Bertram specifically cited the case of Nevada, where the state started utilizing drones to make up for staffing shortages. In Hennepin County, Sheriff Dawanna Witt told KARE 11 earlier this year that her agency was down 20 percent in detention deputies.
At the same time, the Prison Policy Initiative has long argued that there are simply too many people in jails that don’t need to be there. Bertram referenced data showing that nearly a quarter of inmates in Hennepin County since March 2020 have been booked on “public order” charges.
Although county data shows more than half of the people currently in Hennepin County custody face serious charges such as assault, homicide and weapons crimes, there is a notable portion — more than 13 percent — facing drug charges, which are sometimes intertwined with mental health struggles.
“There’s a large proportion of people in local jails across the country, that have a serious mental health issue,” Bertram said. “There have been a lot of jails that have attempted to alleviate the problems of jails not being equipped to handle these situations, by adding new facilities, adding new services. Unfortunately, because of the larger issue of staffing shortages — especially in the medical department — they’re not really able to follow through on those initiatives.”

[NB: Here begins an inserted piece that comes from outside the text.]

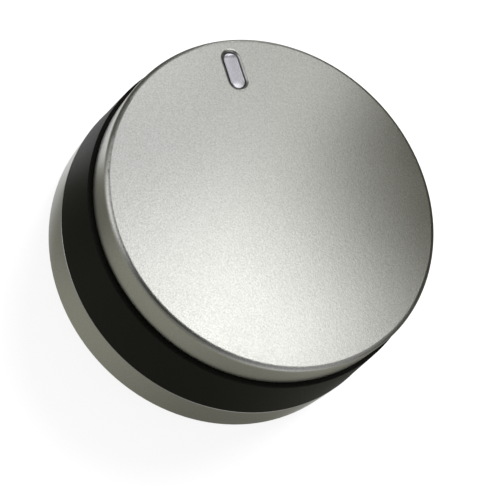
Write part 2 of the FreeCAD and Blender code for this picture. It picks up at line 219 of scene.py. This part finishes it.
class Nodes:
    """A short way to build a node tree."""

    def __init__(self, tree):
        self.tree = tree
        self.tree.nodes.clear()

    def add(self, kind, settings=None, **inputs):
        """Add a node. An input is a value or a socket to link, and its key is the input's name
        with _ for a space, or i and the input's number."""
        node = self.tree.nodes.new(kind)
        for key, value in (settings or {}).items():
            setattr(node, key, value)
        for key, value in inputs.items():
            number = key[1:]
            socket = node.inputs[int(number) if number.isdigit() else key.replace("_", " ")]
            if isinstance(value, bpy.types.NodeSocket):
                self.tree.links.new(value, socket)
            else:
                socket.default_value = value
        return node

    def math(self, operation, first, second):
        return self.add("ShaderNodeMath", {"operation": operation}, i0=first, i1=second).outputs[0]

    def vector(self, operation, output="Vector", **inputs):
        return self.add("ShaderNodeVectorMath", {"operation": operation}, **inputs).outputs[output]

    def place(self):
        """A point's place on the object, in metres."""
        return self.add("ShaderNodeTexCoord").outputs["Object"]

    def upward(self, vector):
        """The part of a vector along +Z."""
        return self.vector("DOT_PRODUCT", "Value", i0=vector, i1=(0.0, 0.0, 1.0))

    def from_axis(self, place):
        """A point's distance from the knob's axis."""
        flat = self.vector("MULTIPLY", i0=place, i1=(1.0, 1.0, 0.0))
        return self.vector("LENGTH", "Value", i0=flat)

    def noise(self, place, size, detail=2.0, roughness=0.5):
        """Noise whose features are about size across, from 0 to 1 about a middle of 0.5."""
        node = self.add("ShaderNodeTexNoise", Vector=place, Scale=1.0 / size, Detail=detail,
                        Roughness=roughness)
        return node.outputs[0]

    def spread(self, value, low, high, from_low=NOISE_LOW, from_high=NOISE_HIGH, smooth=False):
        """Map a value from one range to another, and clamp it there."""
        settings = {"interpolation_type": "SMOOTHSTEP" if smooth else "LINEAR"}
        node = self.add("ShaderNodeMapRange", settings, i0=value, i1=from_low, i2=from_high,
                        i3=low, i4=high)
        return node.outputs[0]

    def mix(self, factor, first, second):
        """Mix two numbers."""
        return self.add("ShaderNodeMix", i0=factor, i2=first, i3=second).outputs[0]

    def blend(self, factor, first, second):
        """Mix two colours."""
        node = self.add("ShaderNodeMix", {"data_type": "RGBA"}, i0=factor, i6=first, i7=second)
        return node.outputs[2]

    def bump(self, height, distance, strength=1.0):
        node = self.add("ShaderNodeBump", Strength=strength, Distance=distance, Height=height)
        return node.outputs[0]

    def any_ray(self, kinds):
        """1 for a ray of any of the kinds, else 0."""
        path = self.add("ShaderNodeLightPath")
        total = path.outputs[kinds[0]]
        for kind in kinds[1:]:
            total = self.math("MAXIMUM", total, path.outputs[kind])
        return total

    def finish(self, shader):
        self.add("ShaderNodeOutputMaterial", Surface=shader.outputs[0])


def new_material(name):
    material = bpy.data.materials.new(name)
    material.use_nodes = True
    return material, Nodes(material.node_tree)


def solid(colour):
    """A tint as a colour with full alpha."""
    return (*colour, 1.0)


def make_world():
    world = bpy.data.worlds.new("studio")
    world.use_nodes = True
    bpy.context.scene.world = world
    nodes = Nodes(world.node_tree)
    seen = nodes.any_ray(["Is Camera Ray", "Is Glossy Ray", "Is Transmission Ray"])
    strength = nodes.spread(seen, SKY_LIGHT, SKY_SEEN, 0.0, 1.0)
    sky = nodes.add("ShaderNodeBackground", Color=WHITE, Strength=strength)
    nodes.add("ShaderNodeOutputWorld", Surface=sky.outputs[0])


def floor_tone(nodes):
    """What reflections see of the floor: a plain tone under soft round patches of painted shade
    and painted light.
    """
    place = nodes.place()
    tone = solid(WARM * FLOOR_TONE)
    # Each patch darkens or lightens the tone, as painted shade or painted light
    for painted_patch in FLOOR_PAINTED_PATCHES:
        middle = turned(painted_patch.azimuth, 0.0) * painted_patch.distance * MM
        away = nodes.vector("DISTANCE", "Value", i0=place, i1=middle)
        full = painted_patch.reach * MM
        end = (painted_patch.reach + painted_patch.fade) * MM
        cover = nodes.spread(away, 1.0, 0.0, full, end, smooth=True)
        tone = nodes.blend(cover, tone, solid(painted_patch.tint * painted_patch.tone))
    return tone


def floor_material():
    """Pale paper, lifted to white where the camera sees it; reflections see a glowing painted tone
    instead, with its patches of painted shade and light.
    """
    material, nodes = new_material("pale_floor")
    paper = nodes.add("ShaderNodeBsdfDiffuse", Color=FLOOR_COLOUR)
    glow = nodes.math("MULTIPLY", nodes.any_ray(["Is Camera Ray"]), FLOOR_GLOW)
    lift = nodes.add("ShaderNodeEmission", Color=WHITE, Strength=glow)
    seen = nodes.add("ShaderNodeAddShader", i0=paper.outputs[0], i1=lift.outputs[0])
    # Reflections see this painted tone, not the lit paper and its shadow
    mirrored = nodes.add("ShaderNodeEmission", Color=floor_tone(nodes), Strength=1.0)
    reflected = nodes.any_ray(["Is Glossy Ray", "Is Transmission Ray"])
    shader = nodes.add("ShaderNodeMixShader", i0=reflected, i1=seen.outputs[0],
                       i2=mirrored.outputs[0])
    nodes.finish(shader)
    return material


def make_floor():
    """A flat disc that faces +Z, round the knob's rear rim."""
    step = 360.0 / FLOOR_CORNERS
    ring = [turned(step * corner, 0.0) * FLOOR_RADIUS for corner in range(FLOOR_CORNERS)]
    mesh = bpy.data.meshes.new("floor")
    mesh.from_pydata(ring, [], [list(range(FLOOR_CORNERS))])
    mesh.materials.append(floor_material())
    floor = add_object("floor", mesh)


def make_key_lamp():
    data = bpy.data.lights.new("key", "AREA")
    data.shape = "DISK"
    data.size = KEY_SIZE
    data.energy = KEY_POWER
    lamp = add_object("key", data)
    place = Matrix.Translation(turned(KEY_AZIMUTH, KEY_ELEVATION) * KEY_DISTANCE)
    lamp.matrix_world = place @ facing(KEY_AZIMUTH, KEY_ELEVATION)
    lamp.visible_glossy = False


def smooth_step(x):
    x = min(max(x, 0.0), 1.0)
    return x * x * (3 - 2 * x)


def tent_colour(direction):
    """What the tent shows in a direction: white, under soft round panels."""
    colour = NEUTRAL * TENT_WHITE
    for panel in PANELS:
        away = math.degrees(direction.angle(turned(panel.azimuth, panel.elevation)))
        cover = smooth_step((panel.outer - away) / (panel.outer - panel.inner))
        colour = colour.lerp(panel.tint * panel.tone, cover)
    return colour


def tent_material():
    """The tent glows in its points' own colours."""
    material, nodes = new_material("tent")
    shown = nodes.add("ShaderNodeAttribute", {"attribute_name": "glow"}).outputs["Color"]
    nodes.finish(nodes.add("ShaderNodeEmission", Color=shown, Strength=1.0))
    return material


def make_tent():
    """A dome round the knob that only reflections see."""
    points = []
    for level in range(TENT_LEVELS + 1):
        elevation = 90.0 * level / TENT_LEVELS
        for step in range(TENT_STEPS):
            points.append(turned(360.0 * step / TENT_STEPS, elevation) * TENT_RADIUS)
    faces = []
    for level in range(TENT_LEVELS):
        low = level * TENT_STEPS
        high = low + TENT_STEPS
        for step in range(TENT_STEPS):
            onward = (step + 1) % TENT_STEPS
            faces.append((low + step, low + onward, high + onward, high + step))
    mesh = bpy.data.meshes.new("tent")
    mesh.from_pydata(points, [], faces)
    mesh.materials.append(tent_material())
    glow = mesh.attributes.new("glow", "FLOAT_COLOR", "POINT")
    for index, point in enumerate(points):
        glow.data[index].color = solid(tent_colour(point))
    tent = add_object("tent", mesh)
    for kind in ("camera", "diffuse", "transmission", "volume_scatter", "shadow"):
        setattr(tent, "visible_" + kind, False)


def bare_share(nodes, place):
    """1 inside the silver pieces, where no paint reaches, and 0 on their outer sides."""
    below = nodes.spread(nodes.upward(place), 1.0, 0.0, BARE_HEIGHT, BARE_HEIGHT + BARE_FADE)
    within = nodes.spread(nodes.from_axis(place), 1.0, 0.0, BARE_RADIUS, BARE_RADIUS + BARE_FADE)
    return nodes.math("MULTIPLY", below, within)


def metallic_paint(name):
    """Silver paint over grey plastic: metal flakes give it a fine grain, which is calmer on the
    steep sides, and the moulding stays bare inside."""
    material, nodes = new_material(name)
    place = nodes.place()
    tilted = nodes.add("ShaderNodeMapping", Vector=place, Rotation=FLAKE_TILT).outputs[0]
    flakes = nodes.noise(tilted, FLAKE_SIZE, detail=2.0, roughness=0.6)
    patches = nodes.noise(place, PATCH_SIZE)
    up = nodes.upward(nodes.add("ShaderNodeNewGeometry").outputs["Normal"])
    contrast = nodes.spread(up, FLAKE_CONTRAST_STEEP, FLAKE_CONTRAST_LEVEL, STEEP, LEVEL)
    relief = nodes.spread(up, FLAKE_RELIEF_SHARE_STEEP, 1.0, STEEP, LEVEL)
    change = nodes.math("MULTIPLY", contrast, nodes.spread(flakes, -1.0, 1.0))
    silver = nodes.vector("SCALE", i0=SILVER, Scale=nodes.math("ADD", 1.0, change))
    bare = bare_share(nodes, place)
    shader = nodes.add(
        "ShaderNodeBsdfPrincipled",
        Base_Color=nodes.blend(bare, silver, BARE_PLASTIC),
        Metallic=nodes.math("SUBTRACT", 1.0, bare),
        Roughness=nodes.spread(patches, *PAINT_ROUGHNESS),
        Normal=nodes.bump(flakes, FLAKE_RELIEF, relief),
    )
    nodes.finish(shader)
    return material


def black_moulding():
    """Black plastic, spark-eroded outside and smoother inside."""
    material, nodes = new_material("black_moulding")
    place = nodes.place()
    grain = nodes.noise(place, GRAIN_SIZE, detail=3.0, roughness=0.6)
    flow = nodes.noise(place, FLOW_SIZE)
    radius = nodes.from_axis(place)
    outside = nodes.spread(radius, 0.0, 1.0, GRAIN_RADIUS - GRAIN_FADE, GRAIN_RADIUS)
    smooth = nodes.spread(flow, *FLOW_ROUGHNESS)
    grained = nodes.spread(grain, *GRAIN_ROUGHNESS)
    relief = nodes.spread(outside, GRAIN_RELIEF_SHARE_INSIDE, 1.0, 0.0, 1.0)
    shader = nodes.add(
        "ShaderNodeBsdfPrincipled",
        Base_Color=nodes.blend(nodes.spread(grain, 0.0, 1.0), BLACK_DARK, BLACK_LIGHT),
        Roughness=nodes.mix(outside, smooth, grained),
        Specular_IOR_Level=BLACK_SPECULAR,
        Normal=nodes.bump(grain, GRAIN_RELIEF, relief),
    )
    nodes.finish(shader)
    return material


def pointer_gloss():
    """Glossy silver plastic with a faint haze in its tone, gloss and relief."""
    material, nodes = new_material("pointer_gloss")
    haze = nodes.noise(nodes.place(), HAZE_SIZE)
    shader = nodes.add(
        "ShaderNodeBsdfPrincipled",
        Base_Color=nodes.blend(haze, INSERT_DARK, INSERT_LIGHT),
        Metallic=INSERT_METALLIC,
        Roughness=nodes.spread(haze, *INSERT_ROUGHNESS),
        Normal=nodes.bump(haze, HAZE_RELIEF),
    )
    nodes.finish(shader)
    return material


def spring_steel():
    """Rolled strip: fine lines along its length, in tone, gloss and relief."""
    material, nodes = new_material("spring_steel")
    along = nodes.add("ShaderNodeMapping", Vector=nodes.place(), Scale=LINE_STRETCH).outputs[0]
    lines = nodes.noise(along, LINE_SIZE, detail=3.0)
    shader = nodes.add(
        "ShaderNodeBsdfPrincipled",
        Base_Color=nodes.blend(lines, STEEL_DARK, STEEL_LIGHT),
        Metallic=1.0,
        Roughness=nodes.spread(lines, *STEEL_ROUGHNESS),
        Normal=nodes.bump(lines, LINE_RELIEF),
    )
    nodes.finish(shader)
    return material


def paint(node, material):
    """Give a piece of the knob its material."""
    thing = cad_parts[node]
    for slot in thing.material_slots:
        slot.material = material
    if not thing.material_slots:
        thing.data.materials.append(material)


make_camera()
make_world()
make_floor()
make_key_lamp()
make_tent()
bpy.context.scene.view_settings.view_transform = "Standard"

paint("front_cap", metallic_paint("silver_face"))
paint("base_ring", metallic_paint("silver_trim"))
paint("body", black_moulding())
paint("pointer_insert", pointer_gloss())
paint("shaft_spring", spring_steel())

James Stuart, the executive director of the Minnesota Sheriff’s Association, also acknowledges the same problem.
“Certainly the opioid crisis is one of them. The mental health challenges are very significant across the state,” Stuart said, “as we try to find adequate beds.”
In Hennepin County, the clock is ticking toward Dec. 5 for Sheriff Witt to find other beds for Hennepin County inmates, although her agency is only one part of the broader criminal justice system.
Sharon Brooks said she has confidence that Witt can find the right solution to manage jail overcrowding, as long as she’s able to work closely with prosecutors, judges, partner law enforcement agencies and other stakeholders.
“We can do better,” Brooks said. “But we have to face the reality that this is a team effort.”